Getting Girls to Code
Accordiing to Nitasha Tiku of the New York Times, “A huge nationwide push is underway, funded by the nonprofit Code.org’s corporate and billionaire donors, from Amazon and Google to Bill Gates and Mark Zuckerberg, to introduce American schoolchildren to coding and to redefine it as a basic skill to be learned alongside the three R’s. Code.org’s curriculum has been adopted by 20,000 teachers from kindergarten to 12th grade.”
Despite this push there is still a dramatic disparity between men and women in the field of coding. According to the Times, “But if coding is the new lingua franca, literacy rates for girls are dropping: Last year, girls made up 18.5 percent of A.P. computer science test-takers nationwide, a slight decrease from the year before.

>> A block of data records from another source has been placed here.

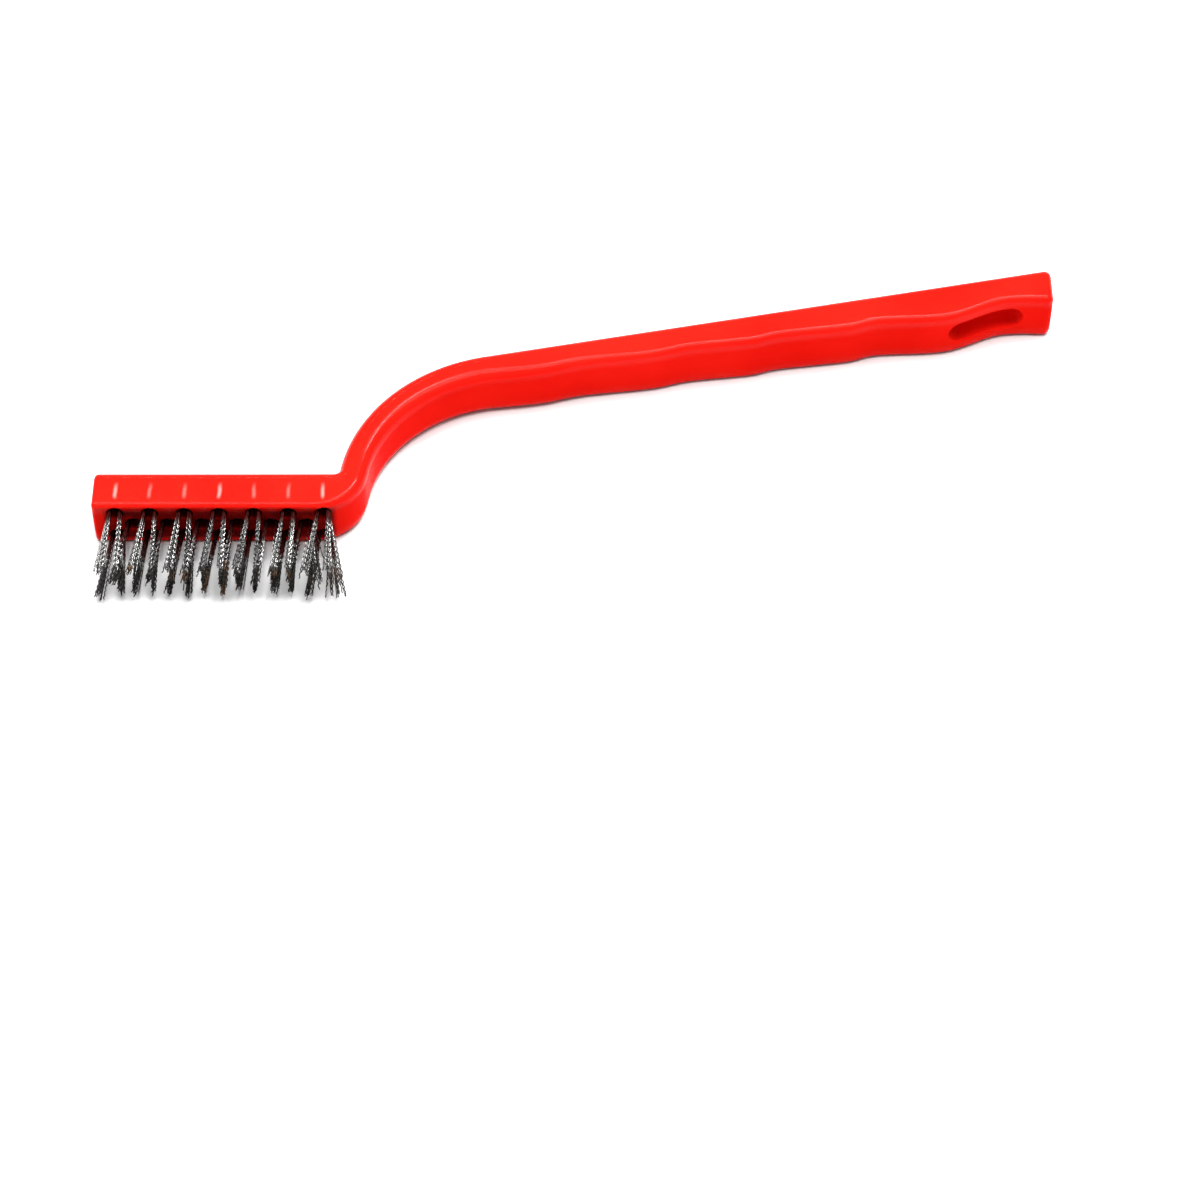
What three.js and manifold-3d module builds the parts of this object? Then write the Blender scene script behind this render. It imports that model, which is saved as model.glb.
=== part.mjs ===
// Small wire brush with a bent plastic handle, lying on its side, in millimetres.
// +X runs along the brush from its toe to the handle's end, +Y from the wire tips to its back,
// and +Z across its width. The handle is one moulding. Each tuft is a bundle of steel wire,
// folded over a flat anchor that is driven with it into a blind hole of the head.
// Outlines are drawn from the toe's back corner, and the last lines put the origin under the brush.
import * as THREE from 'three';
import Module from 'manifold-3d';

const wasm = await Module();
wasm.setup();

// Handle
const brushWidth = 9.8;
const headLength = 42; // toe to the notch in the back
const headThickness = 8.4;
const neckAngle = THREE.MathUtils.degToRad(79.7);
const neckRise = 2.7; // straight stretch of the neck, from the notch
const neckThickness = 5;
const bendRadius = 30.9; // along the back
const gripAngle = THREE.MathUtils.degToRad(11.65);
const gripLength = 104.5;
const gripThickness = 6.05; // where the bend ends and the grip starts
const endThickness = 8.6;
const notchRound = 1;
const heelRound = 8.8;
const backRound = 2.3; // long edges of the back
const headEdgeRound = 0.9; // long edges of the head's front
const bendEdgeRound = 2; // long edges of the neck's and bend's front
const gripEdgeRound = 1.2; // long edges of the grip's front
const softShare = 0.25; // share of the grip over which its edges change from the bend's round
const toeRound = 0.8;
const endRound = 1.3;
const leastRound = 0.1; // what stays of a long edge's round on an end face

// Finger waves under the grip: share of the way from the bend to the knee, and thickness there
const fingerWaves = [
  { share: 0.125, thickness: 6.7 },
  { share: 0.215, thickness: 6.25 },
  { share: 0.36, thickness: 6.95 },
  { share: 0.445, thickness: 6.6 },
  { share: 0.57, thickness: 7.35 },
  { share: 0.64, thickness: 7 },
  { share: 0.785, thickness: 7.75 },
  { share: 0.85, thickness: 7.3 },
];
const kneeThickness = 8.9;
const kneeToSlot = 0.7;
const hollowThickness = 7; // between the knee and the flared end
const hollowToEnd = 9.4;

// Hanging slot, through the grip from back to front
const slotLength = 13.5;
const slotWidth = 4.6;
const slotToEnd = 5.4;

// Holes of the head, in two outer rows and a middle row that is staggered between them
const holesPerOuterRow = 7;
const holeRadius = 1.4;
const holeDepth = 5.6;
const drillTipAngle = THREE.MathUtils.degToRad(118);
const drillTipRadius = 0.1; // the blunt point of the drill
const toeToFirstHole = 4.05;
const lastHoleToNotch = 2.25;
const sideWall = 0.7; // between the outer rows' holes and the head's sides

// Anchors
const anchorThickness = 0.4;
const anchorHeight = 2; // along the hole
const anchorBite = 0.35; // into the plastic on each side of the hole
const anchorClearance = 0.15;

// Tufts
const wireLength = 14.2; // longest wires, from the head's front to their tips
const clumpWidth = 1.5; // each leg of a tuft, at its tip
const clumpSpacing = 1.25; // between the legs of neighbouring tufts, at their tips
const toeLean = 0.7; // how far the tips are combed towards the toe
const heelLean = 1.6; // extra lean of the last wires, which nothing holds back
const tuftClearance = 0.3;

const holePitch = (headLength - toeToFirstHole - lastHoleToNotch) / (holesPerOuterRow - 1);
const rowSpacing = brushWidth / 2 - sideWall - holeRadius;

// Inside a hole, a tuft's two legs fill what the anchor leaves, and they fold round its inner edge.
const tuftRadius = holeRadius - tuftClearance;
const anchorSide = anchorThickness / 2 + anchorClearance;
const legOffset = (tuftRadius + anchorSide) / 2;
const legHalf = (tuftRadius - anchorSide) / 2;
const foldDepth = holeDepth - tuftClearance - tuftRadius;
const anchorDepth = foldDepth + anchorClearance / 2;

const CORNER_STEPS = 4;
const END_STEPS = 3;
const BEND_POINTS = 12;
const HOLE_SIDES = 20;
const CLUMP_SIDES = 10;
const FOLD_STEPS = 6;
const SLOT_ARC_STEPS = 10;
const STRETCH_STEPS = { head: 1, heel: 7, neck: 1, bend: 13, grip: 42 };

const redPlastic = new THREE.MeshStandardMaterial({ color: 0xf21a12, roughness: 0.3, metalness: 0 });
const wireSteel = new THREE.MeshStandardMaterial({ color: 0x9a9a9c, roughness: 0.35, metalness: 1 });
const anchorSteel = new THREE.MeshStandardMaterial({ color: 0xb4b4b0, roughness: 0.4, metalness: 1 });

const along = (angle) => new THREE.Vector2(Math.cos(angle), Math.sin(angle));
const towardsFront = (angle) => new THREE.Vector2(Math.sin(angle), -Math.cos(angle));

// A closed mesh through rings of points that run anticlockwise about the way from first to last.
function loft(rings) {
  const count = rings[0].length;
  const caps = [rings[0], rings[rings.length - 1]].map((ring) =>
    ring.reduce((sum, point) => sum.add(point), new THREE.Vector3()).divideScalar(count));
  const points = [...rings.flat(), ...caps];
  const firstCap = points.length - 2;
  const lastCap = points.length - 1;
  const lastRing = (rings.length - 1) * count;
  const triangles = [];
  for (let side = 0; side < count; side++) {
    const next = (side + 1) % count;
    for (let start = 0; start < lastRing; start += count) {
      const end = start + count;
      triangles.push(start + side, start + next, end + next, start + side, end + next, end + side);
    }
    triangles.push(firstCap, next, side, lastCap, lastRing + side, lastRing + next);
  }
  const geometry = new THREE.BufferGeometry().setFromPoints(points);
  geometry.setIndex(triangles);
  return geometry;
}

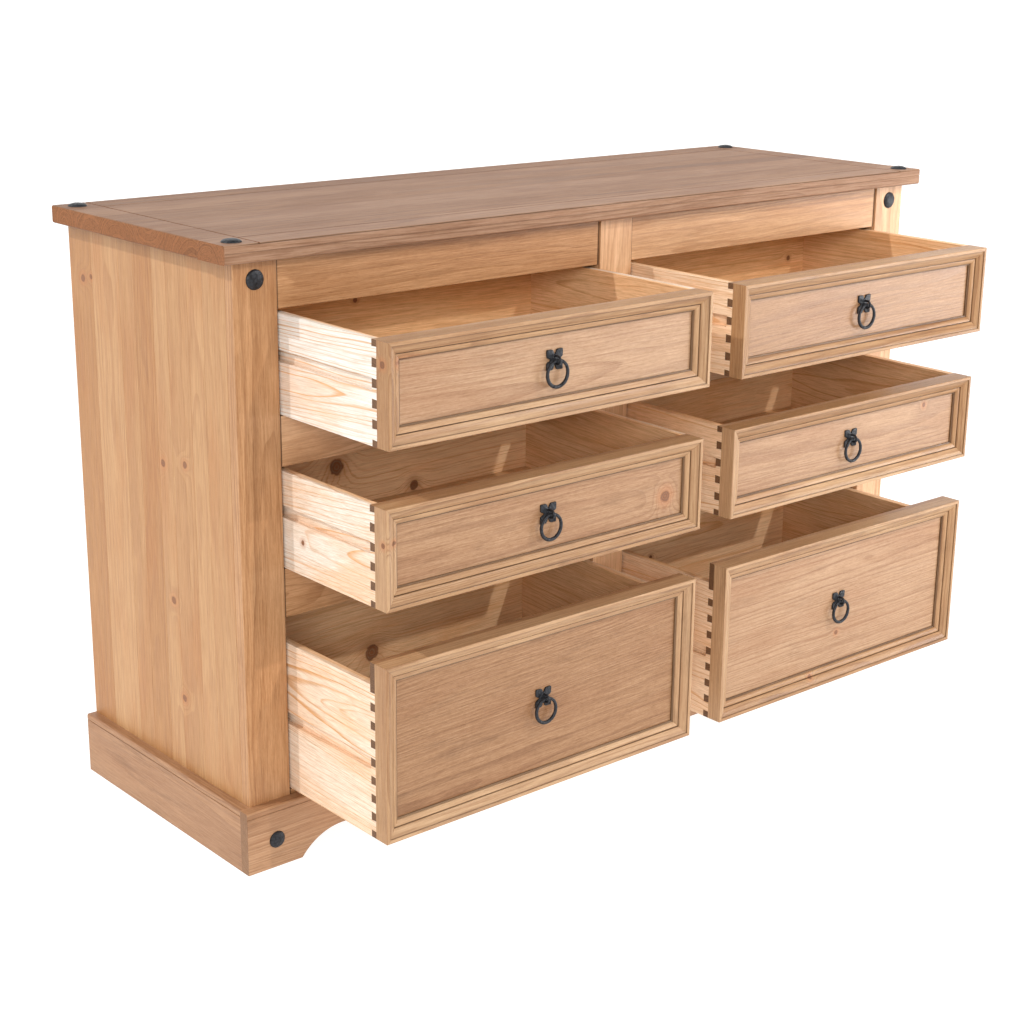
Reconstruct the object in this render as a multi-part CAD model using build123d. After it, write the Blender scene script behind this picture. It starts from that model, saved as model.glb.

In three states, no girls took the test at all. An abysmal 0.4 percent of girls entering college intend to major in computer science. And in 2013, women made up 14 percent of all computer science graduates — down from 36 percent in 1984.”
As educators, we know the importance of role models for students. Teaching is about so much more than just the transmission of information, it is about the art of inspiration. The Times grasps this in the article, “One X factor seems to be the presence of female role models, which can be hard to come by when you’re one of the only girls in your computer science class.” It is crucial for us as teachers to be these role models for students, and when we can’t be the role models to introduce students to those who can. In our obsession over test scores and standards, it is key that we never forget the human element in education.